DATA EXCERPT:
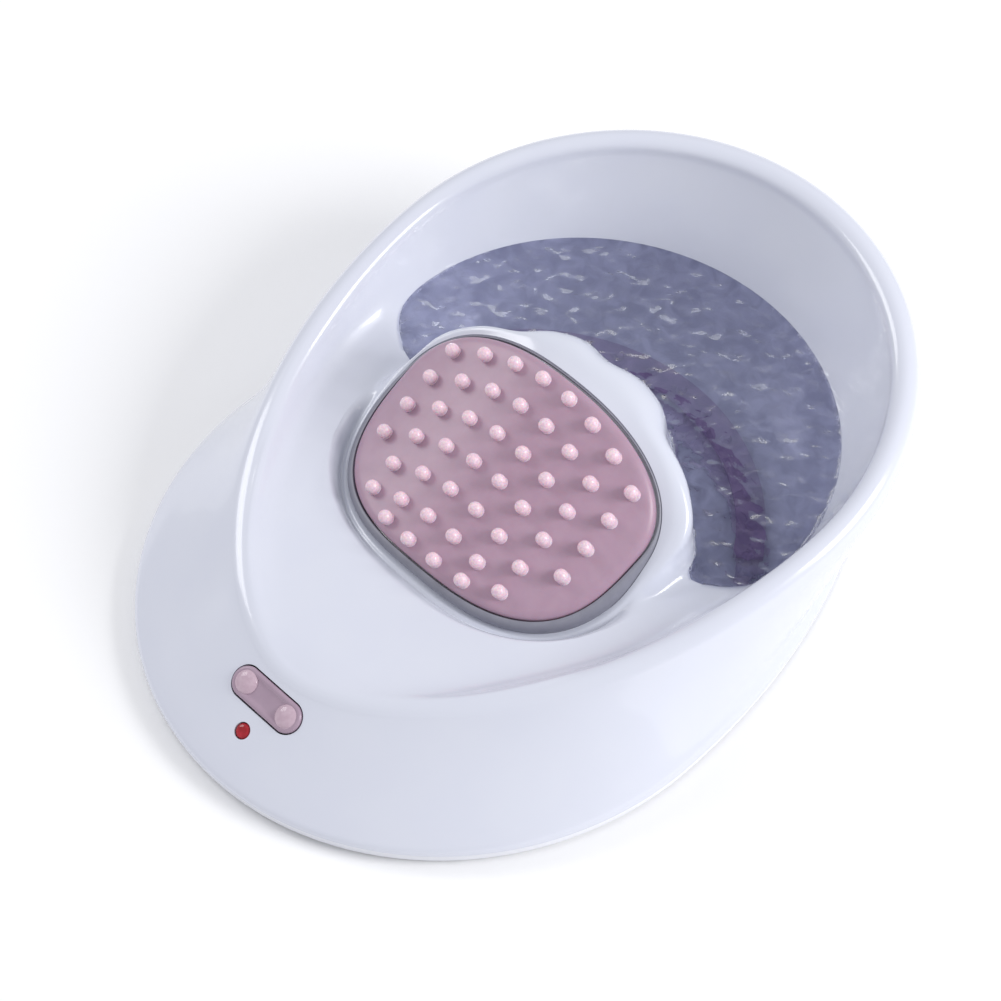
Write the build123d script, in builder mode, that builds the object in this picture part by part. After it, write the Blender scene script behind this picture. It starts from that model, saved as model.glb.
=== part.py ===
from build123d import *
import math
import os

os.makedirs("parts", exist_ok=True)

# A battery hand spa: a bowl for the fingertips, and a tilted massage pad for the palm.
# The frame: +Z up, origin on the floor under the middle of the part, deck and rocker
# towards -Y, bowl towards +Y, and the left half mirrors the right half.

# ---------------------------------------------------------------- driving dimensions (mm)
WALL = 2.4                      # shell wall
SEAM_Z = 4.7                    # lower edge of the upper shell
PAN_TOP = 3.9                   # shoulder of the base pan, under the seal
FLOOR_Z = 10.0                  # wet floor of the bowl

# Plan outlines: half width, middle y, reach to the front, reach to the back.
BASE_EGG = (94.0, -27.5, 99.0, 148.0)
RIM_EGG = (86.4, 36.5, 133.0, 85.0)
WATER_EGG = (72.5, 37.3, 62.2, 62.2)   # the bowl at the water line
BOWL_EGG = (62.0, 40.0, 50.0, 47.0)    # the bowl's floor

DECK_LOW = (-126.5, 6.3)        # side profile of the deck and rim, as y and z
DECK_TOP = (-98.0, 24.1)
RIM_MID = (15.0, 47.5)
RIM_BACK = (126.5, 62.0)
CROWN = 5.0                     # half the width of the rim
PLATFORM_Z = 27.0               # dry shelf in front of and beside the pad
WATER_Z = 28.9

PAD_TILT = 25.8                 # degrees, rising to the back
PAD_Y, PAD_Z = -15.2, 46.0      # middle of the pad's top
PAD_BEND = 111.0                # radius of the pad's sideways crown
PAD_EGG = (48.2, 8.0, 41.8, 27.5)
PAD_ROUND = (2.85, 2.4)         # squareness of the pad's front and back halves
PAD_THICK = 3.0
NUB_PITCH = 10.6
NUB_R = 2.4
NUB_TALL = 4.4
ROW_BOW = 0.0072                # a row bows to the front by this times x squared
NUB_ROWS = (                    # nubs in the row, where it crosses the middle, its bow
    (8, 31.4, ROW_BOW), (8, 21.1, ROW_BOW), (8, 10.6, ROW_BOW), (8, 0.0, ROW_BOW),
    (6, -10.6, ROW_BOW), (6, -20.8, 0.8 * ROW_BOW), (4, -30.0, -0.4 * ROW_BOW),
)
GASKET_REACH = 3.2              # gasket beyond the pad's edge
SEAT_DROP = 4.6                 # shell surface below the pad's top, at the gasket
LEDGE = 5.0                     # how far the shell reaches in under the pad

DECK_TILT = 32.0
ROCKER_Y, ROCKER_Z = -104.1, 20.3
ROCKER_LONG, ROCKER_WIDE = 26.4, 9.4
LAMP_DOWN = 11.4                # lamp, down the deck from the rocker
LAMP_R = 2.5

ROCKER_GAP = 0.45               # all round the rocker in its slot
LAMP_GAP = 0.1
PIN_GAP = 0.05                  # running fits, on the radius
GUIDE_GAP = 0.08
SHAFT_GAP = 0.04


# ---------------------------------------------------------------- small helpers
def mix(a, b, t):
    return a + (b - a) * t


def egg_face(egg, grow, z):
    """Two half ellipses that meet at the widest place, moved out by grow, at a height."""
    half, mid, front, back = egg
    middle = Plane((0, mid, z))
    rear = Edge.make_ellipse(half + grow, back + grow, middle, 0, 180)
    nose = Edge.make_ellipse(half + grow, front + grow, middle, 180, 360)
    return Face(Wire([rear, nose]))


def pad_outline(grow, count=48):
    """Points round the pad, x across and u up the slope, moved out by grow."""
    half, mid, front, back = PAD_EGG
    raw = []
    for i in range(count):
        c, s = math.cos(math.tau * i / count), math.sin(math.tau * i / count)
        reach, power = (front, PAD_ROUND[0]) if s < 0 else (back, PAD_ROUND[1])
        x = math.copysign(abs(c) ** (2 / power), c) * half
        raw.append((x, mid + math.copysign(abs(s) ** (2 / power), s) * reach))
    out = []
    for i, (x, u) in enumerate(raw):
        x0, u0 = raw[i - 1]
        x1, u1 = raw[(i + 1) % count]
        length = math.hypot(x1 - x0, u1 - u0)
        out.append((x + grow * (u1 - u0) / length, u - grow * (x1 - x0) / length))
    return out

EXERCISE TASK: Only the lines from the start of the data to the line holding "# towards -Y, bowl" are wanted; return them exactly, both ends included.

RESULT:
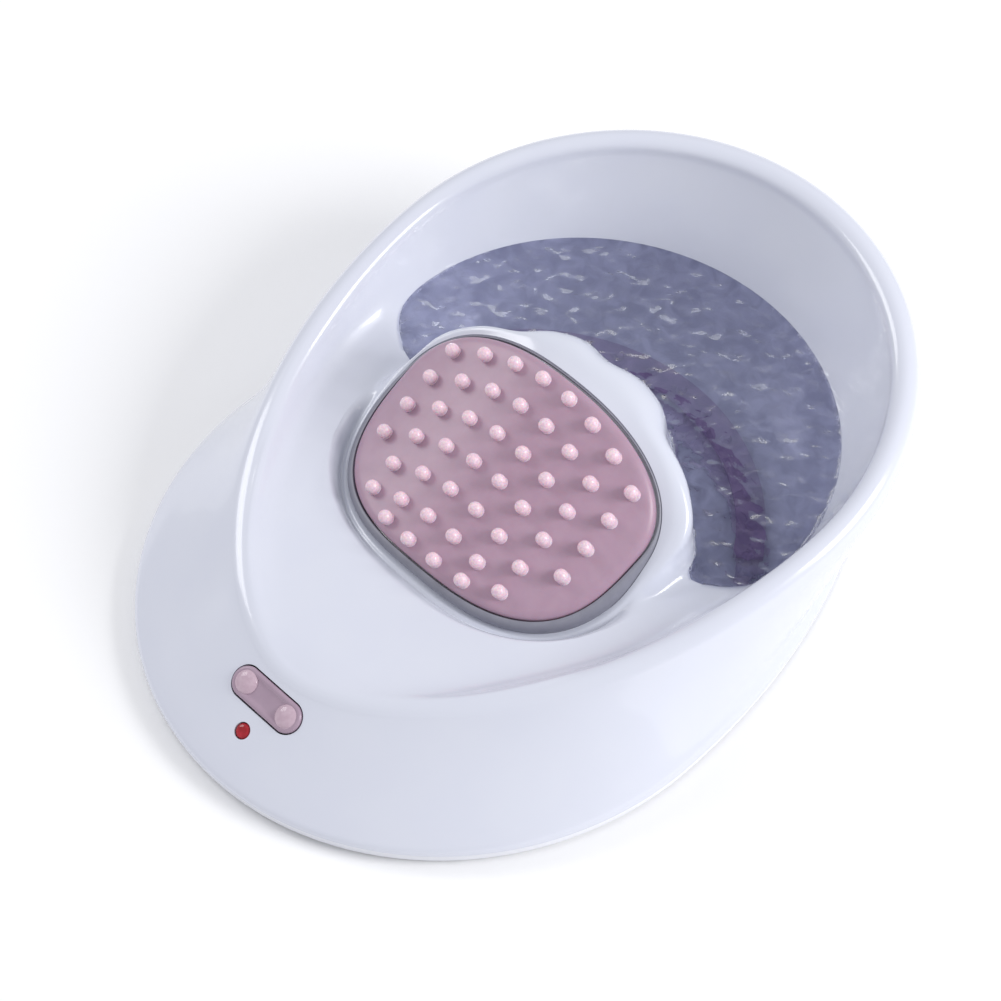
Write the build123d script, in builder mode, that builds the object in this picture part by part. After it, write the Blender scene script behind this picture. It starts from that model, saved as model.glb.
=== part.py ===
from build123d import *
import math
import os

os.makedirs("parts", exist_ok=True)

# A battery hand spa: a bowl for the fingertips, and a tilted massage pad for the palm.
# The frame: +Z up, origin on the floor under the middle of the part, deck and rocker
# towards -Y, bowl towards +Y, and the left half mirrors the right half.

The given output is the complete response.